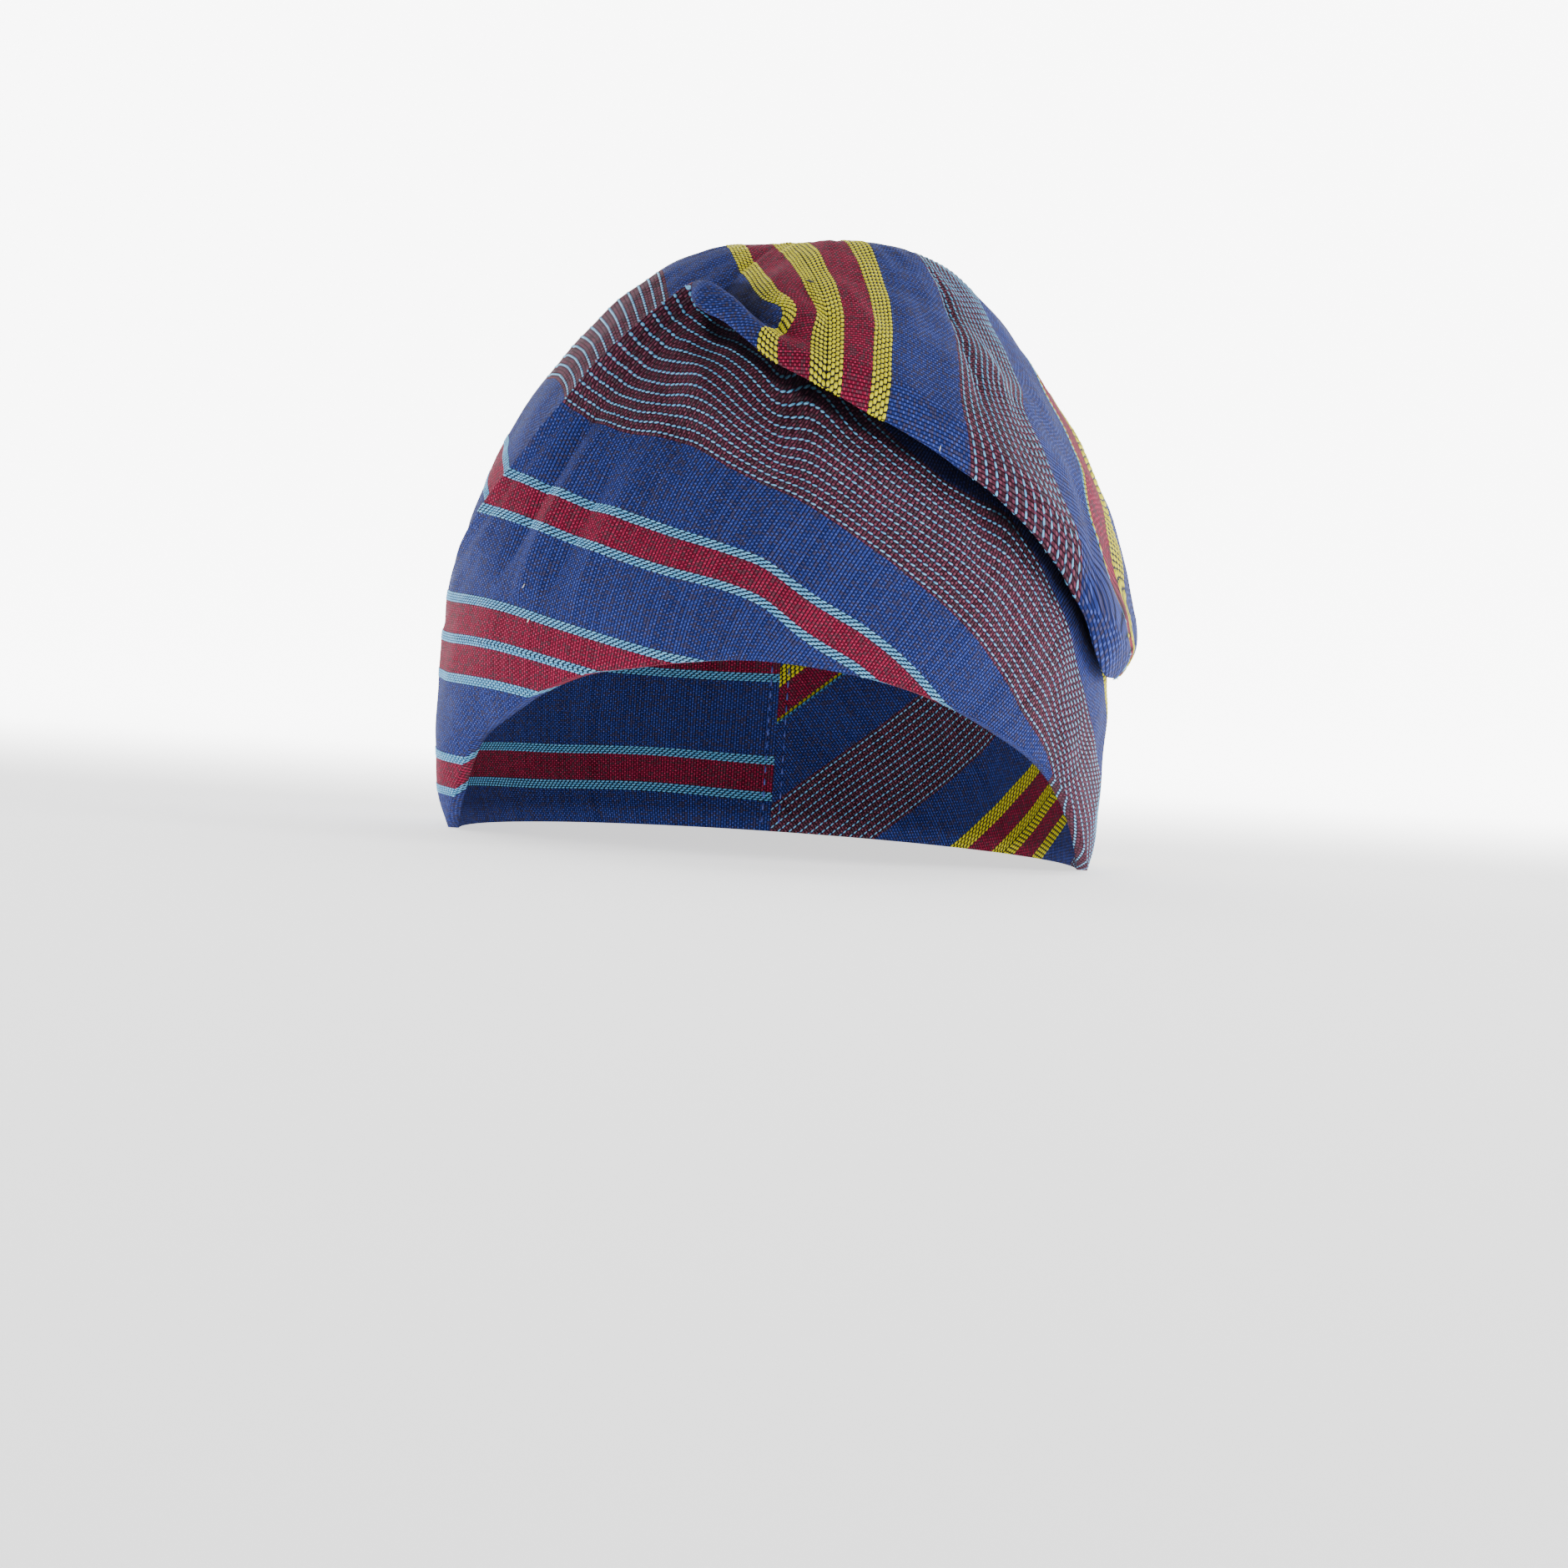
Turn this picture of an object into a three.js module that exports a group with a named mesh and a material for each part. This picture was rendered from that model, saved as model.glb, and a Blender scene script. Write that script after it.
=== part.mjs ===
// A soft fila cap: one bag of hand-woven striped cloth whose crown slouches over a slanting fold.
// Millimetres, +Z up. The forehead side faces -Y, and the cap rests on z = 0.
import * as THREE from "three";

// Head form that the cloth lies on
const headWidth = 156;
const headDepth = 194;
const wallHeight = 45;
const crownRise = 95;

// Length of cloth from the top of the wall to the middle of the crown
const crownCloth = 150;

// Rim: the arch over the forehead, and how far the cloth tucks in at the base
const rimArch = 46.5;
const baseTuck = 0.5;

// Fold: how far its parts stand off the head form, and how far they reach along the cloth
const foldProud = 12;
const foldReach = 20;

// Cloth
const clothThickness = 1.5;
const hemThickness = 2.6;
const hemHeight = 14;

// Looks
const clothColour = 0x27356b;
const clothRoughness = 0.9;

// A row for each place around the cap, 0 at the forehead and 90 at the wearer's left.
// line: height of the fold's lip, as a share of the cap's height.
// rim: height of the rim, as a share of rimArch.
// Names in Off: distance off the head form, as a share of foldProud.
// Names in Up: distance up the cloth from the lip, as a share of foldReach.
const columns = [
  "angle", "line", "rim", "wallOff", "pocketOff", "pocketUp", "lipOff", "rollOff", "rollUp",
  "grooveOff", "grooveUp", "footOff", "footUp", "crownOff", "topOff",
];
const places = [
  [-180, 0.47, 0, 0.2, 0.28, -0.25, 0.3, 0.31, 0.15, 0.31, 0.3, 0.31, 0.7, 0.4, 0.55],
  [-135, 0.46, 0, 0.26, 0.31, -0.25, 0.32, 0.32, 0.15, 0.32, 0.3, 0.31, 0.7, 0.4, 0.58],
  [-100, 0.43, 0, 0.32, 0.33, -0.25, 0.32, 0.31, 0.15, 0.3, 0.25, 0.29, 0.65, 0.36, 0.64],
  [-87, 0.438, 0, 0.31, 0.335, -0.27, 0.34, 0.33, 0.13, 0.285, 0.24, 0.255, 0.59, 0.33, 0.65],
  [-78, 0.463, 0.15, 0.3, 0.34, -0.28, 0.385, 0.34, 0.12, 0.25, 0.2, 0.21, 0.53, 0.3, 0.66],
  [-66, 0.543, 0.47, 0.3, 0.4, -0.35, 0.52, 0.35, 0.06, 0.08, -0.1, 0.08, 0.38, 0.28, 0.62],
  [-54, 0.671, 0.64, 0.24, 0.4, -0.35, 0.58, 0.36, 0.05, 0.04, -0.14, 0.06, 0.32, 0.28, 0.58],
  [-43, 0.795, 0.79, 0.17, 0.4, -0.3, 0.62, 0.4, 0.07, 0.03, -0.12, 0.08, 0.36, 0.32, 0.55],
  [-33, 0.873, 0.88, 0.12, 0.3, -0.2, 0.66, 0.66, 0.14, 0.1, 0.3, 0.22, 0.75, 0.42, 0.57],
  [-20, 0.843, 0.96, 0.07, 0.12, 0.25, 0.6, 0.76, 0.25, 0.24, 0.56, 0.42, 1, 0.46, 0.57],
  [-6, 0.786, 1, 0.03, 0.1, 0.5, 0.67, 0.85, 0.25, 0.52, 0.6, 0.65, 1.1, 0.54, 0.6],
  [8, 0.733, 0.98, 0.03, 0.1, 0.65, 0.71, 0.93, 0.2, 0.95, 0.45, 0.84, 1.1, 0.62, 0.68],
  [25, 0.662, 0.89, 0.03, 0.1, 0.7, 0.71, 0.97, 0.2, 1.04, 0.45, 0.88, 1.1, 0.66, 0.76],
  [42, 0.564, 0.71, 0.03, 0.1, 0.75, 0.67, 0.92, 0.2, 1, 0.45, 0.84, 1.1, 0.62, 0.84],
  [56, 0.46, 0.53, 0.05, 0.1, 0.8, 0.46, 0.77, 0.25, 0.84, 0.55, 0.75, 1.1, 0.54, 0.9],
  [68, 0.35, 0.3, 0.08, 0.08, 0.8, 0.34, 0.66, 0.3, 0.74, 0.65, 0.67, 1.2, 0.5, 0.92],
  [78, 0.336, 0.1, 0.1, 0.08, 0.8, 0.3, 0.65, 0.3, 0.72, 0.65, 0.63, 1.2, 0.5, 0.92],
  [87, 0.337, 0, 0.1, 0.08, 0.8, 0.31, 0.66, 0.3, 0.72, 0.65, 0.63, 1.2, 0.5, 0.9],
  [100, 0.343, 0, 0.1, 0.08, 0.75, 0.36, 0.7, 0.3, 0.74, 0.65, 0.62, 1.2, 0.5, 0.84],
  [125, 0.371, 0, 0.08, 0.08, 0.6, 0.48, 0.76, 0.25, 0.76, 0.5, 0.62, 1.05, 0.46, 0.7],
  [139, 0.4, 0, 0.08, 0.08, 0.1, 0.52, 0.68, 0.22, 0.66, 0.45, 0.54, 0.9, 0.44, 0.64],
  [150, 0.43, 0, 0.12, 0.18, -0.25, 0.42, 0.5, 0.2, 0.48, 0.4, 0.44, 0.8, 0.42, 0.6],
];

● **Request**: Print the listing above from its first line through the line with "const clothRoughness = 0.9;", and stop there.

● **Problem solution**:
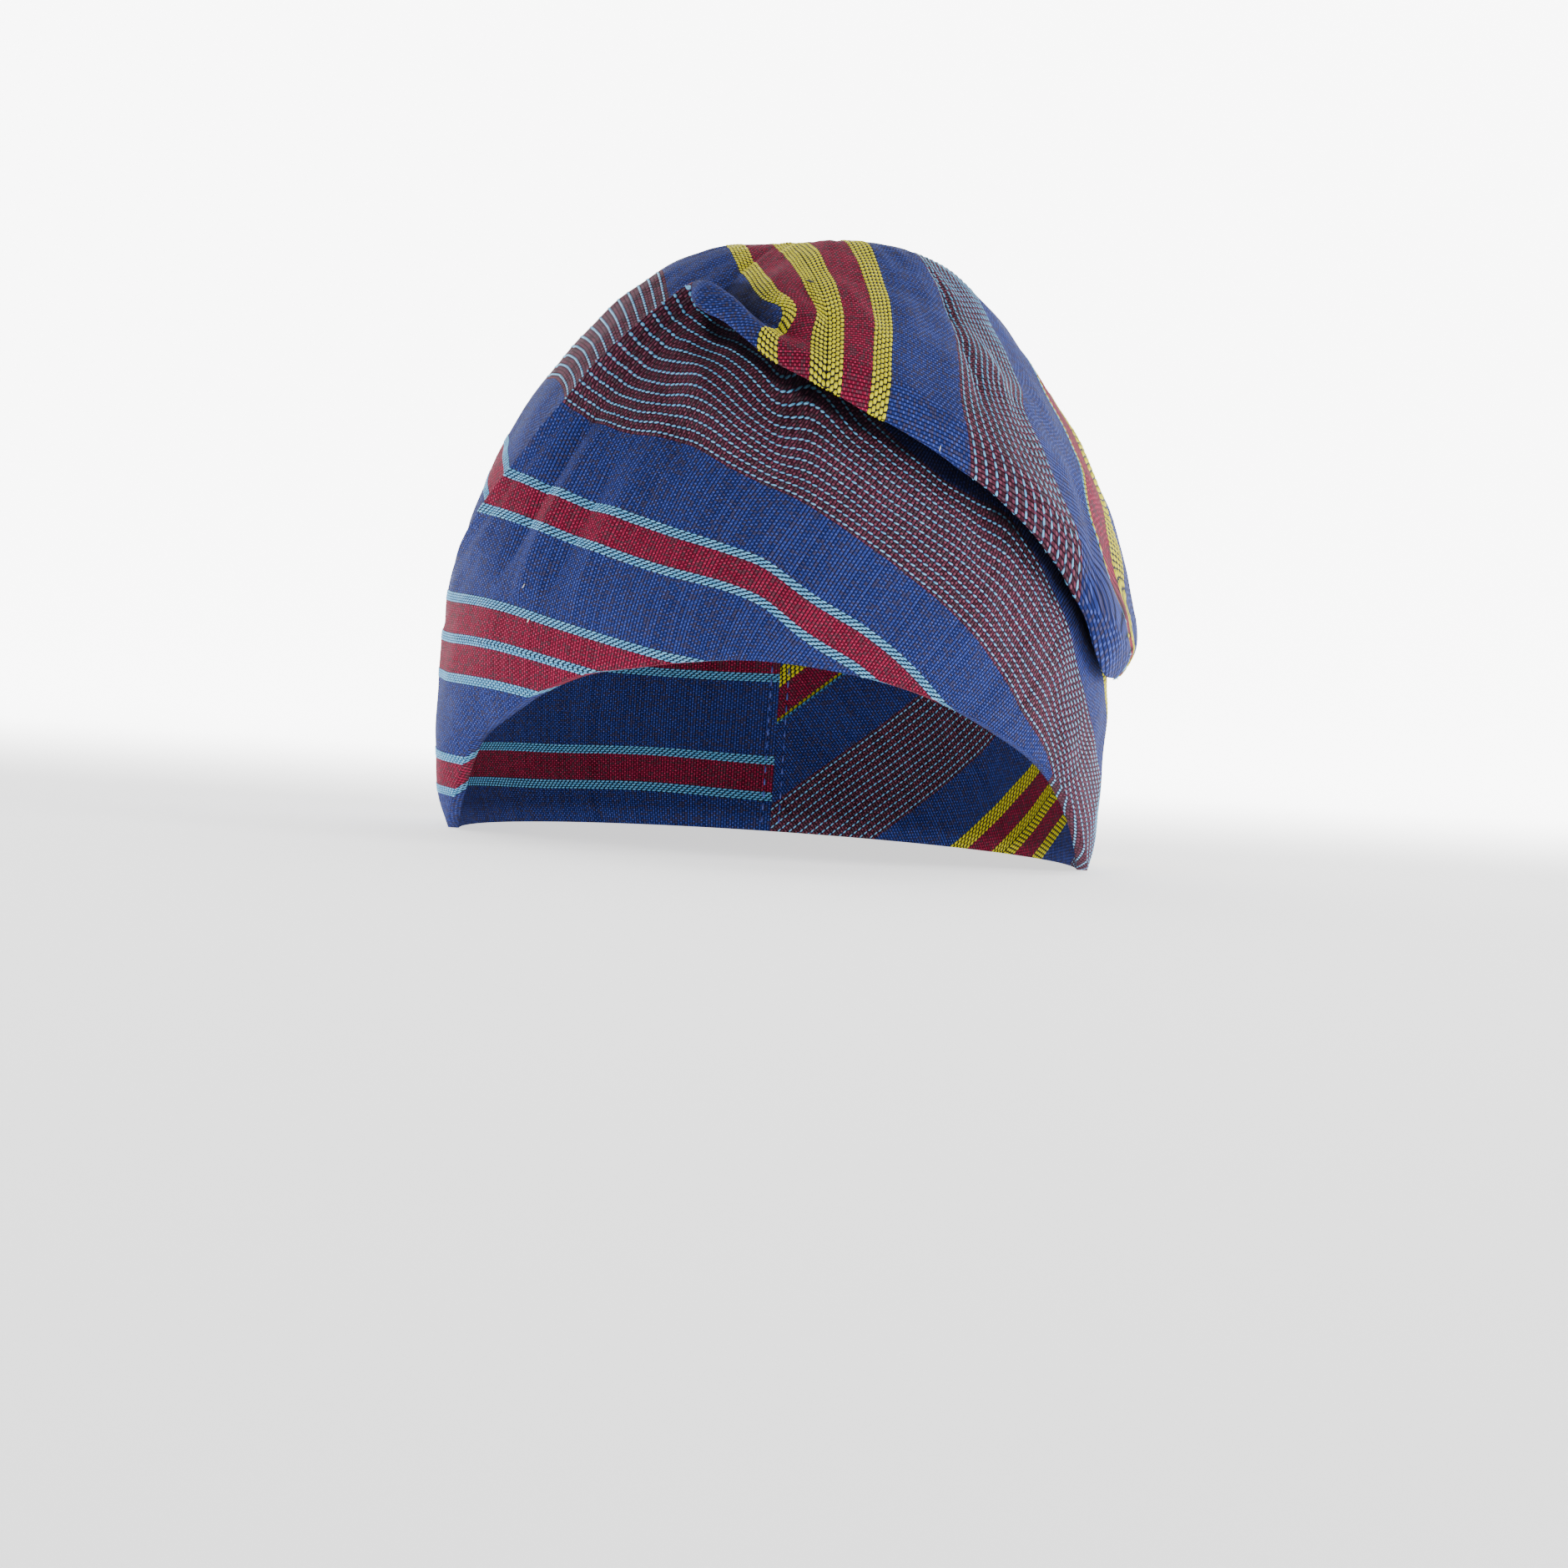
Turn this picture of an object into a three.js module that exports a group with a named mesh and a material for each part. This picture was rendered from that model, saved as model.glb, and a Blender scene script. Write that script after it.
=== part.mjs ===
// A soft fila cap: one bag of hand-woven striped cloth whose crown slouches over a slanting fold.
// Millimetres, +Z up. The forehead side faces -Y, and the cap rests on z = 0.
import * as THREE from "three";

// Head form that the cloth lies on
const headWidth = 156;
const headDepth = 194;
const wallHeight = 45;
const crownRise = 95;

// Length of cloth from the top of the wall to the middle of the crown
const crownCloth = 150;

// Rim: the arch over the forehead, and how far the cloth tucks in at the base
const rimArch = 46.5;
const baseTuck = 0.5;

// Fold: how far its parts stand off the head form, and how far they reach along the cloth
const foldProud = 12;
const foldReach = 20;

// Cloth
const clothThickness = 1.5;
const hemThickness = 2.6;
const hemHeight = 14;

// Looks
const clothColour = 0x27356b;
const clothRoughness = 0.9;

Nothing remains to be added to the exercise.